Short questions wrt Python & Unicode

KvS keesvanschaik at gmail.com
Fri Jun 9 09:26:51 EDT 2006


John Machin wrote:
> On 9/06/2006 10:04 PM, KvS wrote:
>
> > 2) How do I get a representation of a unic. object in terms of Unicode
> > code points? repr() doesn't do that, it sometimes parses or encodes the
> > code points right:
> >
> >|>>> s=u"\u0040\u0166\u00e6"
> >|>>> s
> > u'@\u0166\xe6'
>
> |>>> ' '.join('U+%04X % ord(c) for c in s)
> 'U+0040 U+0166 U+00E6'
>
> If you'd prefer it more Pythonic than unicode.orgic, adjust the format
> string and separator to suit your taste.
>
> > (does this latter \xe6 have to do with the internal representation of
> > unic. objects, maybe with this  UCS-2 encoding?)
>
> |>>> u'\xe6' == u'\u00e6' == unichr(0xe6)
> True
> |>>> hex(ord(u'\u00e6'))
> '0xe6'
>
> U+nnnnnn is represented internally as the integer 0xnnnnnn -- except if
> it won't fit, but you can pretend that surrogate pairs don't exist, for
> the moment :-)
>
> Cheers,
> John

Thanks to you and Fredrik!
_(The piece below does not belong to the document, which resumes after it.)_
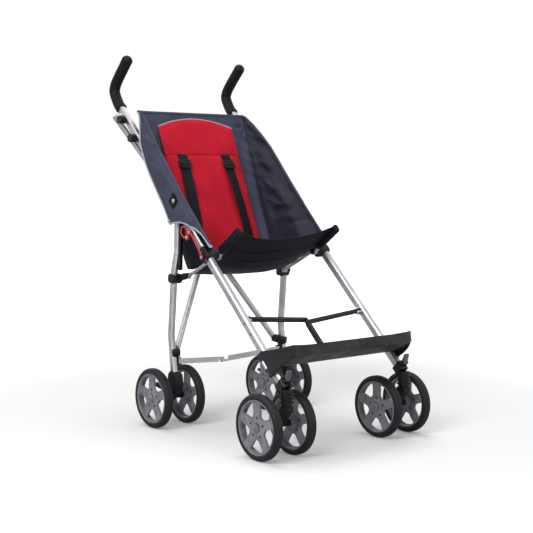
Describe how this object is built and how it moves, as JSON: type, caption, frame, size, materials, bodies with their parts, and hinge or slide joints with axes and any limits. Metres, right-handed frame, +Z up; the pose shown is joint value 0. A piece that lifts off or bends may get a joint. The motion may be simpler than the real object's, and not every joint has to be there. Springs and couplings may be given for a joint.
{
  "type": "baby stroller",
  "caption": "Folding umbrella-style push buggy with sling seat, side wings, shoulder straps, twin wheels, swivel casters, brakes and footplate.",
  "frame": {"origin": "middle of the footprint rectangle, on the floor the wheels stand on", "axes": "+Z up, -Y the way the child faces and the buggy is pushed, +X the child's left"},
  "size_m": [0.5856, 0.9184, 1.1325],
  "materials": {
    "alloy": "satin",
    "plastic": "fine texture",
    "foam": "foam skin",
    "tyre": "matte",
    "rim": "satin",
    "plate": "fine texture",
    "red_plastic": "gloss",
    "slate_fabric": "woven",
    "navy_fabric": "woven",
    "red_fabric": "padded, woven",
    "webbing": "ribbed webbing"
  },
  "bodies": {
    "right_frame": {"main_tube_r": "alloy", "grip_r": "foam", "caster_housing_r": "plastic", "seat_bracket_r": "plastic", "sling": "slate_fabric", "back_pad": "red_fabric", "shoulder_strap_l": "webbing", "shoulder_strap_r": "webbing"},
    "left_frame": {"main_tube_l": "alloy", "grip_l": "foam", "caster_housing_l": "plastic", "seat_bracket_l": "plastic"},
    "spreader_link": {"spreader_link": "plastic"},
    "front_arm_r": {"front_spreader_r": "plastic"},
    "front_arm_l": {"front_spreader_l": "plastic"},
    "footplate_r": {"footplate_r": "plate"},
    "rear_leg_r": {"rear_leg_r": "alloy", "rear_bracket_r": "plastic", "rear_hinge_r": "plastic"},
    "seat_tube_r": {"seat_tube_r": "alloy", "seat_pan": "navy_fabric"},
    "leg_runner_r": {"leg_runner_r": "plastic"},
    "rear_arm_r": {"rear_spreader_r": "alloy"},
    "cross_bar_r": {"cross_bar_r": "alloy"},
    "caster_r": {"caster_fork_r": "plastic"},
    "wheel_front_r_outer": {"tyre_front_r_outer": "tyre", "rim_front_r_outer": "rim"},
    "wheel_front_r_inner": {"tyre_front_r_inner": "tyre", "rim_front_r_inner": "rim"},
    "wheel_rear_r_outer": {"tyre_rear_r_outer": "tyre", "rim_rear_r_outer": "rim"},
    "wheel_rear_r_inner": {"tyre_rear_r_inner": "tyre", "rim_rear_r_inner": "rim"},
    "swivel_lock_r": {"swivel_lock_r": "rim"},
    "brake_pedal_r": {"brake_pedal_r": "plastic"},
    "release_lever_r": {"release_lever_r": "red_plastic"},
    "knob_upper_r": {"knob_upper_r": "plastic"},
    "knob_lower_r": {"knob_lower_r": "plastic"},
    "footplate_l": {"footplate_l": "plate"},
    "rear_leg_l": {"rear_leg_l": "alloy", "rear_bracket_l": "plastic", "rear_hinge_l": "plastic"},
    "seat_tube_l": {"seat_tube_l": "alloy"},
    "leg_runner_l": {"leg_runner_l": "plastic"},
    "rear_arm_l": {"rear_spreader_l": "alloy"},
    "cross_bar_l": {"cross_bar_l": "alloy"},
    "caster_l": {"caster_fork_l": "plastic"},
    "wheel_front_l_outer": {"tyre_front_l_outer": "tyre", "rim_front_l_outer": "rim"},
    "wheel_front_l_inner": {"tyre_front_l_inner": "tyre", "rim_front_l_inner": "rim"},
    "wheel_rear_l_outer": {"tyre_rear_l_outer": "tyre", "rim_rear_l_outer": "rim"},
    "wheel_rear_l_inner": {"tyre_rear_l_inner": "tyre", "rim_rear_l_inner": "rim"},
    "swivel_lock_l": {"swivel_lock_l": "rim"},
    "brake_pedal_l": {"brake_pedal_l": "plastic"},
    "release_lever_l": {"release_lever_l": "plastic"},
    "knob_upper_l": {"knob_upper_l": "plastic"},
    "knob_lower_l": {"knob_lower_l": "plastic"}
  },
  "joints": [
    {"name": "fold", "type": "hinge", "parent": "right_frame", "child": "front_arm_r", "pos_m": [-0.2044, -0.22384, 0.35922], "axis": [0, -0.7193, -0.6947], "range_deg": [0, 72], "deforming": ["sling", "back_pad", "seat_pan", "shoulder_strap_l", "shoulder_strap_r"]},
    {"name": "fold_middle", "type": "hinge", "parent": "front_arm_r", "child": "front_arm_l", "pos_m": [0, -0.23306, 0.33919], "axis": [0, -0.7193, -0.6947], "range_deg": [-144.01, 0]},
    {"name": "fold_left", "type": "hinge", "parent": "front_arm_l", "child": "left_frame", "pos_m": [0.2044, -0.23038, 0.3529], "axis": [0, -0.7193, -0.6947], "range_deg": [0, 72.01]},
    {"name": "link_pivot", "type": "hinge", "parent": "front_arm_r", "child": "spreader_link", "pos_m": [0, -0.23306, 0.33919], "axis": [0, -0.7193, -0.6947], "range_deg": [-72.01, 0]},
    {"name": "footplate_fold_r", "type": "hinge", "parent": "right_frame", "child": "footplate_r", "pos_m": [-0.2379, -0.3372, 0.24836], "axis": [0, -0.7193, -0.6947], "range_deg": [0, 72.01]},
    {"name": "rear_leg_pivot_r", "type": "hinge", "parent": "right_frame", "child": "rear_leg_r", "pos_m": [-0.2032, 0.11897, 0.69443], "axis": [-1, 0, 0], "range_deg": [0, 32]},
    {"name": "seat_tube_pivot_r", "type": "hinge", "parent": "right_frame", "child": "seat_tube_r", "pos_m": [-0.187, -0.0544, 0.52702], "axis": [-1, 0, 0], "range_deg": [0, 74]},
    {"name": "runner_slide_r", "type": "slide", "parent": "rear_leg_r", "child": "leg_runner_r", "axis": [0, 0.0917, -0.9958], "range_m": [0, 0.129]},
    {"name": "rear_spreader_fold_r", "type": "hinge", "parent": "rear_leg_r", "child": "rear_arm_r", "pos_m": [-0.1939, 0.13047, 0.19697], "axis": [0, 0.1277, 0.9918], "range_deg": [0, 61.5]},
    {"name": "cross_bar_pivot_r", "type": "hinge", "parent": "right_frame", "child": "cross_bar_r", "pos_m": [-0.23919, 0.4045, 0.93833], "axis": [-0.6134, 0.5443, -0.5723], "range_deg": [0, 24.8]},
    {"name": "caster_swivel_r", "type": "hinge", "parent": "right_frame", "child": "caster_r", "pos_m": [-0.2214, -0.40666, 0.14805], "axis": [0, 0, 1], "continuous": true},
    {"name": "wheel_front_r_outer_spin", "type": "hinge", "parent": "caster_r", "child": "wheel_front_r_outer", "pos_m": [-0.2793, -0.36286, 0.09], "axis": [1, 0, 0], "continuous": true},
    {"name": "wheel_front_r_inner_spin", "type": "hinge", "parent": "caster_r", "child": "wheel_front_r_inner", "pos_m": [-0.1635, -0.36286, 0.09], "axis": [1, 0, 0], "continuous": true},
    {"name": "wheel_rear_r_outer_spin", "type": "hinge", "parent": "rear_leg_r", "child": "wheel_rear_r_outer", "pos_m": [-0.2727, 0.15054, 0.09], "axis": [1, 0, 0], "continuous": true},
    {"name": "wheel_rear_r_inner_spin", "type": "hinge", "parent": "rear_leg_r", "child": "wheel_rear_r_inner", "pos_m": [-0.1569, 0.15054, 0.09], "axis": [1, 0, 0], "continuous": true},
    {"name": "swivel_lock_flip_r", "type": "hinge", "parent": "right_frame", "child": "swivel_lock_r", "pos_m": [-0.2214, -0.40985, 0.21851], "axis": [1, 0, 0], "range_deg": [0, 35]},
    {"name": "brake_press_r", "type": "hinge", "parent": "rear_leg_r", "child": "brake_pedal_r", "pos_m": [-0.2148, 0.17654, 0.11], "axis": [-1, 0, 0], "range_deg": [0, 20]},
    {"name": "release_pull_r", "type": "hinge", "parent": "right_frame", "child": "release_lever_r", "pos_m": [-0.2354, 0.01106, 0.59023], "axis": [1, 0, 0], "range_deg": [0, 15], "stiffness_Nm_per_rad": 0.3, "springref_deg": -17.19},
    {"name": "knob_upper_turn_r", "type": "hinge", "parent": "right_frame", "child": "knob_upper_r", "pos_m": [-0.2454, 0.36498, 0.932], "axis": [1, 0, 0], "range_deg": [-180, 180]},
    {"name": "knob_lower_turn_r", "type": "hinge", "parent": "right_frame", "child": "knob_lower_r", "pos_m": [-0.2454, 0.30384, 0.87296], "axis": [1, 0, 0], "range_deg": [-180, 180]},
    {"name": "footplate_fold_l", "type": "hinge", "parent": "left_frame", "child": "footplate_l", "pos_m": [0.2379, -0.3372, 0.24836], "axis": [0, 0.7193, 0.6947], "range_deg": [0, 72.01]},
    {"name": "rear_leg_pivot_l", "type": "hinge", "parent": "left_frame", "child": "rear_leg_l", "pos_m": [0.2032, 0.11897, 0.69443], "axis": [-1, 0, 0], "range_deg": [0, 32]},
    {"name": "seat_tube_pivot_l", "type": "hinge", "parent": "left_frame", "child": "seat_tube_l", "pos_m": [0.187, -0.0544, 0.52702], "axis": [-1, 0, 0], "range_deg": [0, 74]},
    {"name": "runner_slide_l", "type": "slide", "parent": "rear_leg_l", "child": "leg_runner_l", "axis": [0, 0.0917, -0.9958], "range_m": [0, 0.129]},
    {"name": "rear_spreader_fold_l", "type": "hinge", "parent": "rear_leg_l", "child": "rear_arm_l", "pos_m": [0.1939, 0.13047, 0.19697], "axis": [0, -0.1277, -0.9918], "range_deg": [0, 61.5]},
    {"name": "cross_bar_pivot_l", "type": "hinge", "parent": "left_frame", "child": "cross_bar_l", "pos_m": [0.25575, 0.4192, 0.92288], "axis": [-0.6134, -0.5443, 0.5723], "range_deg": [0, 24.8]},
    {"name": "caster_swivel_l", "type": "hinge", "parent": "left_frame", "child": "caster_l", "pos_m": [0.2214, -0.40666, 0.14805], "axis": [0, 0, 1], "continuous": true},
    {"name": "wheel_front_l_outer_spin", "type": "hinge", "parent": "caster_l", "child": "wheel_front_l_outer", "pos_m": [0.2793, -0.36286, 0.09], "axis": [1, 0, 0], "continuous": true},
    {"name": "wheel_front_l_inner_spin", "type": "hinge", "parent": "caster_l", "child": "wheel_front_l_inner", "pos_m": [0.1635, -0.36286, 0.09], "axis": [1, 0, 0], "continuous": true},
    {"name": "wheel_rear_l_outer_spin", "type": "hinge", "parent": "rear_leg_l", "child": "wheel_rear_l_outer", "pos_m": [0.2727, 0.15054, 0.09], "axis": [1, 0, 0], "continuous": true},
    {"name": "wheel_rear_l_inner_spin", "type": "hinge", "parent": "rear_leg_l", "child": "wheel_rear_l_inner", "pos_m": [0.1569, 0.15054, 0.09], "axis": [1, 0, 0], "continuous": true},
    {"name": "swivel_lock_flip_l", "type": "hinge", "parent": "left_frame", "child": "swivel_lock_l", "pos_m": [0.2214, -0.40985, 0.21851], "axis": [1, 0, 0], "range_deg": [0, 35]},
    {"name": "brake_press_l", "type": "hinge", "parent": "rear_leg_l", "child": "brake_pedal_l", "pos_m": [0.2148, 0.17654, 0.11], "axis": [-1, 0, 0], "range_deg": [0, 20]},
    {"name": "release_pull_l", "type": "hinge", "parent": "left_frame", "child": "release_lever_l", "pos_m": [0.2354, 0.01106, 0.59023], "axis": [1, 0, 0], "range_deg": [0, 15], "stiffness_Nm_per_rad": 0.3, "springref_deg": -17.19},
    {"name": "knob_upper_turn_l", "type": "hinge", "parent": "left_frame", "child": "knob_upper_l", "pos_m": [0.2454, 0.36498, 0.932], "axis": [1, 0, 0], "range_deg": [-180, 180]},
    {"name": "knob_lower_turn_l", "type": "hinge", "parent": "left_frame", "child": "knob_lower_l", "pos_m": [0.2454, 0.30384, 0.87296], "axis": [1, 0, 0], "range_deg": [-180, 180]}
  ],
  "couplings": [
    {"joint": "fold_middle", "follows": "fold", "ratio": -2},
    {"joint": "fold_left", "follows": "fold", "ratio": 1},
    {"joint": "link_pivot", "follows": "fold", "ratio": -1},
    {"joint": "footplate_fold_r", "follows": "fold", "ratio": 1},
    {"joint": "rear_leg_pivot_r", "follows": "fold", "ratio": 0.444},
    {"joint": "seat_tube_pivot_r", "follows": "fold", "ratio": 1.0228},
    {"joint": "runner_slide_r", "follows": "fold", "m_per_rad": 0.1018},
    {"joint": "rear_spreader_fold_r", "follows": "fold", "ratio": 0.827},
    {"joint": "cross_bar_pivot_r", "follows": "fold", "ratio": 0.343},
    {"joint": "footplate_fold_l", "follows": "fold", "ratio": 1},
    {"joint": "rear_leg_pivot_l", "follows": "fold", "ratio": 0.444},
    {"joint": "seat_tube_pivot_l", "follows": "fold", "ratio": 1.0228},
    {"joint": "runner_slide_l", "follows": "fold", "m_per_rad": 0.1018},
    {"joint": "rear_spreader_fold_l", "follows": "fold", "ratio": 0.827},
    {"joint": "cross_bar_pivot_l", "follows": "fold", "ratio": 0.343}
  ]
}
What about q1? I know it's silly since for
integers e.g. one doesn't give such an issue any thought at all, it's
just that this understanding of en/decodings etc. make things a bit
more blurry to me. It should be the case that a package may do
internally (en-/decodign etc.) what it wants to represent/manipulate
unic. strings but should always communicate to the outside world via
the interchangable & uniform Python unicode object right?